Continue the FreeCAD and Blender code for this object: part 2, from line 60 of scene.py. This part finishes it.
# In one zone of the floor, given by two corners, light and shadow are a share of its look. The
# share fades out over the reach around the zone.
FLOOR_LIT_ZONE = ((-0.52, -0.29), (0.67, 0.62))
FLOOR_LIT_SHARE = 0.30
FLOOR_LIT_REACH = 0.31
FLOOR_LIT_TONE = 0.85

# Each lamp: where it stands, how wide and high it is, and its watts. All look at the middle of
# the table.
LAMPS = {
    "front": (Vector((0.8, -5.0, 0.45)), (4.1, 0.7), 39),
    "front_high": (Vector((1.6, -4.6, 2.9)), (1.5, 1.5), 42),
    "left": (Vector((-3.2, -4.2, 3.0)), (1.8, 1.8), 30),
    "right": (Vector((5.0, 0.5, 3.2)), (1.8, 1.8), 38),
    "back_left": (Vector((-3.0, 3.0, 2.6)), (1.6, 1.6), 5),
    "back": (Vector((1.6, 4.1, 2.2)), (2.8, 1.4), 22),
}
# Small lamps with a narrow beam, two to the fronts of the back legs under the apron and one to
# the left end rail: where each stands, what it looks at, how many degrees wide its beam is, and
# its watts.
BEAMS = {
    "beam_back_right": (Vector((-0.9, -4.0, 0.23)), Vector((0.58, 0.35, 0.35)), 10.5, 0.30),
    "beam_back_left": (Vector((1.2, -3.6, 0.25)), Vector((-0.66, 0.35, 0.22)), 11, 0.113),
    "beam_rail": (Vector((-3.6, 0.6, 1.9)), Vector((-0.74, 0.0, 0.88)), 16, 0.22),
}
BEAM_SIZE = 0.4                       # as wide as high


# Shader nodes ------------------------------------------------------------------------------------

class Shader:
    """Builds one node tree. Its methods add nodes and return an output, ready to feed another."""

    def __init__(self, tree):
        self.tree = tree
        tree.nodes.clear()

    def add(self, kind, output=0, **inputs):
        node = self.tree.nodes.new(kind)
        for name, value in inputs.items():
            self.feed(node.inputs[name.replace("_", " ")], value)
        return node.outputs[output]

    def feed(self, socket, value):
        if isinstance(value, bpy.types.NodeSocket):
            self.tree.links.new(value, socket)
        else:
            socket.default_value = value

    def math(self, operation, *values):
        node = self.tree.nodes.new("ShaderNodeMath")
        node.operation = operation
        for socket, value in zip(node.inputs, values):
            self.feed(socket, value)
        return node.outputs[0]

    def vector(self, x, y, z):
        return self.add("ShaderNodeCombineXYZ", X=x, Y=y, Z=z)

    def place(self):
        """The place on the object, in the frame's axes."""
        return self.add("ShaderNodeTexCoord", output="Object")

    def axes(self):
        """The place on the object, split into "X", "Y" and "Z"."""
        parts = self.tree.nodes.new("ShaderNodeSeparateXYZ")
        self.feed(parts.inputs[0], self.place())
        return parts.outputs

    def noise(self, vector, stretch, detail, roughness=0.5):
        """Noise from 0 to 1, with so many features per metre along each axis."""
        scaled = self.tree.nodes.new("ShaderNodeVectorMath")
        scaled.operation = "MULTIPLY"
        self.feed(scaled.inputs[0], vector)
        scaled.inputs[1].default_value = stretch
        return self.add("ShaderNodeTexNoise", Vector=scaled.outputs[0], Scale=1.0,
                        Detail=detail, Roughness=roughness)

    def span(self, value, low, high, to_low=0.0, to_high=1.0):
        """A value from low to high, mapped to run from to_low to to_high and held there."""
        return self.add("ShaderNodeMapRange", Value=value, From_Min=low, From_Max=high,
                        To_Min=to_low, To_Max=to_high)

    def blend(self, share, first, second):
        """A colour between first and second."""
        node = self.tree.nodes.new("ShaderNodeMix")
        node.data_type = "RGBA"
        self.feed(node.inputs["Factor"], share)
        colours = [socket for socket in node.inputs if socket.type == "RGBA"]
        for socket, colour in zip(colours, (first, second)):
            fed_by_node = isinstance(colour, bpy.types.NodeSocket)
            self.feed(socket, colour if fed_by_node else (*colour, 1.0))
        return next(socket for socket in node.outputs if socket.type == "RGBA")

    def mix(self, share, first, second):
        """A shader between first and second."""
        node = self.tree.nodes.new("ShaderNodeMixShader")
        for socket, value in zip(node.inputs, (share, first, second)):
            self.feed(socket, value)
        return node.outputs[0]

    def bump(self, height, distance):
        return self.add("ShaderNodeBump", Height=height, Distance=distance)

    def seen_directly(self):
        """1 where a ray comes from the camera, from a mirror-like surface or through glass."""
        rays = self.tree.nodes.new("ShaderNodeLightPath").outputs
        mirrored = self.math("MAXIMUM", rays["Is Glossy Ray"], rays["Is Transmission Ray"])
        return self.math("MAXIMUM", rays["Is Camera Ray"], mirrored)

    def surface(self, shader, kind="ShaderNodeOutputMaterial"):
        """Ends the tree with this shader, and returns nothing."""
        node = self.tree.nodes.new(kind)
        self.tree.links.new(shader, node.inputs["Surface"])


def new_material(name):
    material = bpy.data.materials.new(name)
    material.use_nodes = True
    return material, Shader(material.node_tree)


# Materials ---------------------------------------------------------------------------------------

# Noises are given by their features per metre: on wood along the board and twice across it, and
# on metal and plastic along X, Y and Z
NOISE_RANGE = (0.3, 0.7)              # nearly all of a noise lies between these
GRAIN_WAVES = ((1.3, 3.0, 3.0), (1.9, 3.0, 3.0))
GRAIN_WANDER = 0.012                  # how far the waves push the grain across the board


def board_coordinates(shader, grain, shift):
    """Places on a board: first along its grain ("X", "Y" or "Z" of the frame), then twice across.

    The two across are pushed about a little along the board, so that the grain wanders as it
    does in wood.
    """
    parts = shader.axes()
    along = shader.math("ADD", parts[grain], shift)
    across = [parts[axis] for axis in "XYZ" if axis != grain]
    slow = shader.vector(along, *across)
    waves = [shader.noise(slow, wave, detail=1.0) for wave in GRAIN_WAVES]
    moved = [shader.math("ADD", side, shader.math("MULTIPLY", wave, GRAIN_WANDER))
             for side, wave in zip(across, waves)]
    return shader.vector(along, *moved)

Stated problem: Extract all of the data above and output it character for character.

Solution for this problem:
Continue the FreeCAD and Blender code for this object: part 2, from line 60 of scene.py. This part finishes it.
# In one zone of the floor, given by two corners, light and shadow are a share of its look. The
# share fades out over the reach around the zone.
FLOOR_LIT_ZONE = ((-0.52, -0.29), (0.67, 0.62))
FLOOR_LIT_SHARE = 0.30
FLOOR_LIT_REACH = 0.31
FLOOR_LIT_TONE = 0.85

# Each lamp: where it stands, how wide and high it is, and its watts. All look at the middle of
# the table.
LAMPS = {
    "front": (Vector((0.8, -5.0, 0.45)), (4.1, 0.7), 39),
    "front_high": (Vector((1.6, -4.6, 2.9)), (1.5, 1.5), 42),
    "left": (Vector((-3.2, -4.2, 3.0)), (1.8, 1.8), 30),
    "right": (Vector((5.0, 0.5, 3.2)), (1.8, 1.8), 38),
    "back_left": (Vector((-3.0, 3.0, 2.6)), (1.6, 1.6), 5),
    "back": (Vector((1.6, 4.1, 2.2)), (2.8, 1.4), 22),
}
# Small lamps with a narrow beam, two to the fronts of the back legs under the apron and one to
# the left end rail: where each stands, what it looks at, how many degrees wide its beam is, and
# its watts.
BEAMS = {
    "beam_back_right": (Vector((-0.9, -4.0, 0.23)), Vector((0.58, 0.35, 0.35)), 10.5, 0.30),
    "beam_back_left": (Vector((1.2, -3.6, 0.25)), Vector((-0.66, 0.35, 0.22)), 11, 0.113),
    "beam_rail": (Vector((-3.6, 0.6, 1.9)), Vector((-0.74, 0.0, 0.88)), 16, 0.22),
}
BEAM_SIZE = 0.4                       # as wide as high


# Shader nodes ------------------------------------------------------------------------------------

class Shader:
    """Builds one node tree. Its methods add nodes and return an output, ready to feed another."""

    def __init__(self, tree):
        self.tree = tree
        tree.nodes.clear()

    def add(self, kind, output=0, **inputs):
        node = self.tree.nodes.new(kind)
        for name, value in inputs.items():
            self.feed(node.inputs[name.replace("_", " ")], value)
        return node.outputs[output]

    def feed(self, socket, value):
        if isinstance(value, bpy.types.NodeSocket):
            self.tree.links.new(value, socket)
        else:
            socket.default_value = value

    def math(self, operation, *values):
        node = self.tree.nodes.new("ShaderNodeMath")
        node.operation = operation
        for socket, value in zip(node.inputs, values):
            self.feed(socket, value)
        return node.outputs[0]

    def vector(self, x, y, z):
        return self.add("ShaderNodeCombineXYZ", X=x, Y=y, Z=z)

    def place(self):
        """The place on the object, in the frame's axes."""
        return self.add("ShaderNodeTexCoord", output="Object")

    def axes(self):
        """The place on the object, split into "X", "Y" and "Z"."""
        parts = self.tree.nodes.new("ShaderNodeSeparateXYZ")
        self.feed(parts.inputs[0], self.place())
        return parts.outputs

    def noise(self, vector, stretch, detail, roughness=0.5):
        """Noise from 0 to 1, with so many features per metre along each axis."""
        scaled = self.tree.nodes.new("ShaderNodeVectorMath")
        scaled.operation = "MULTIPLY"
        self.feed(scaled.inputs[0], vector)
        scaled.inputs[1].default_value = stretch
        return self.add("ShaderNodeTexNoise", Vector=scaled.outputs[0], Scale=1.0,
                        Detail=detail, Roughness=roughness)

    def span(self, value, low, high, to_low=0.0, to_high=1.0):
        """A value from low to high, mapped to run from to_low to to_high and held there."""
        return self.add("ShaderNodeMapRange", Value=value, From_Min=low, From_Max=high,
                        To_Min=to_low, To_Max=to_high)

    def blend(self, share, first, second):
        """A colour between first and second."""
        node = self.tree.nodes.new("ShaderNodeMix")
        node.data_type = "RGBA"
        self.feed(node.inputs["Factor"], share)
        colours = [socket for socket in node.inputs if socket.type == "RGBA"]
        for socket, colour in zip(colours, (first, second)):
            fed_by_node = isinstance(colour, bpy.types.NodeSocket)
            self.feed(socket, colour if fed_by_node else (*colour, 1.0))
        return next(socket for socket in node.outputs if socket.type == "RGBA")

    def mix(self, share, first, second):
        """A shader between first and second."""
        node = self.tree.nodes.new("ShaderNodeMixShader")
        for socket, value in zip(node.inputs, (share, first, second)):
            self.feed(socket, value)
        return node.outputs[0]

    def bump(self, height, distance):
        return self.add("ShaderNodeBump", Height=height, Distance=distance)

    def seen_directly(self):
        """1 where a ray comes from the camera, from a mirror-like surface or through glass."""
        rays = self.tree.nodes.new("ShaderNodeLightPath").outputs
        mirrored = self.math("MAXIMUM", rays["Is Glossy Ray"], rays["Is Transmission Ray"])
        return self.math("MAXIMUM", rays["Is Camera Ray"], mirrored)

    def surface(self, shader, kind="ShaderNodeOutputMaterial"):
        """Ends the tree with this shader, and returns nothing."""
        node = self.tree.nodes.new(kind)
        self.tree.links.new(shader, node.inputs["Surface"])


def new_material(name):
    material = bpy.data.materials.new(name)
    material.use_nodes = True
    return material, Shader(material.node_tree)


# Materials ---------------------------------------------------------------------------------------

# Noises are given by their features per metre: on wood along the board and twice across it, and
# on metal and plastic along X, Y and Z
NOISE_RANGE = (0.3, 0.7)              # nearly all of a noise lies between these
GRAIN_WAVES = ((1.3, 3.0, 3.0), (1.9, 3.0, 3.0))
GRAIN_WANDER = 0.012                  # how far the waves push the grain across the board


def board_coordinates(shader, grain, shift):
    """Places on a board: first along its grain ("X", "Y" or "Z" of the frame), then twice across.

    The two across are pushed about a little along the board, so that the grain wanders as it
    does in wood.
    """
    parts = shader.axes()
    along = shader.math("ADD", parts[grain], shift)
    across = [parts[axis] for axis in "XYZ" if axis != grain]
    slow = shader.vector(along, *across)
    waves = [shader.noise(slow, wave, detail=1.0) for wave in GRAIN_WAVES]
    moved = [shader.math("ADD", side, shader.math("MULTIPLY", wave, GRAIN_WANDER))
             for side, wave in zip(across, waves)]
    return shader.vector(along, *moved)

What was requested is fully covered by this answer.